Things aren't going well for Joseph Geist. He's broke. His graduate school advisor won't talk to him. And his girlfriend has kicked him out of her apartment, leaving him homeless and alone. It's a tough spot for a philosopher to be in, and he's ready to give up all hope of happiness when an ad in the local paper catches his eye.
'Conversationalist wanted', it reads.
Which sounds perfect to Joseph. After all, he's never done anything in his life except talk. And the woman behind the ad turns out to be the perfect employer: brilliant, generous, and willing to pay him for making conversation. Before long, Joseph has moved in with her, and has begun to feel very comfortable in her big, beautiful house.
So comfortable, in fact, that he would do anything to stay there-forever.

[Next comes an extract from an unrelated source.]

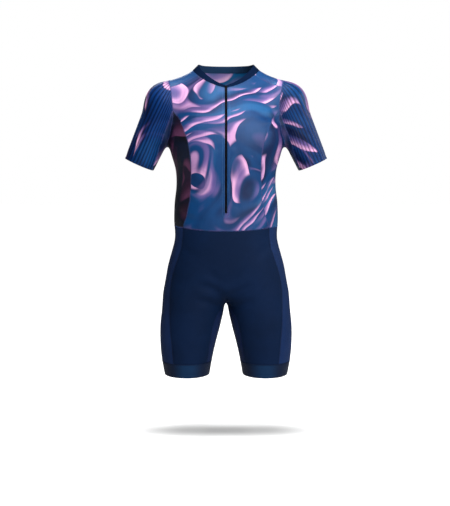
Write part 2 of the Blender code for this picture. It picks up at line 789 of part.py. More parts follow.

At the start of this outstanding novel of psychological suspense, Kellerman's fourth (after The Genius), 30-year-old philosophy grad student Joseph Geist finds himself at loose ends after being suspended from Harvard (for failing to do any work) and breaking up with his longtime girlfriend. When Geist answers an ad in the Harvard Crimson seeking a serious conversationalist, he ends up being paid to debate free will for a few hours a day with Alma Spielmann, an elderly woman of Viennese origin. After the two bond, Spielmann offers Geist free room and board at her Cambridge house, where she lives alone. The sudden appearance of Spielmann's difficult nephew, who relies on Spielmann's financial support, threatens Geist's comfortable relationship with his benefactor. The plot builds to a climax that's as devastating as it is plausible. Few thriller writers today are as gifted as Kellerman at using lucid and evocative prose in the service of an intense and nail-biting story.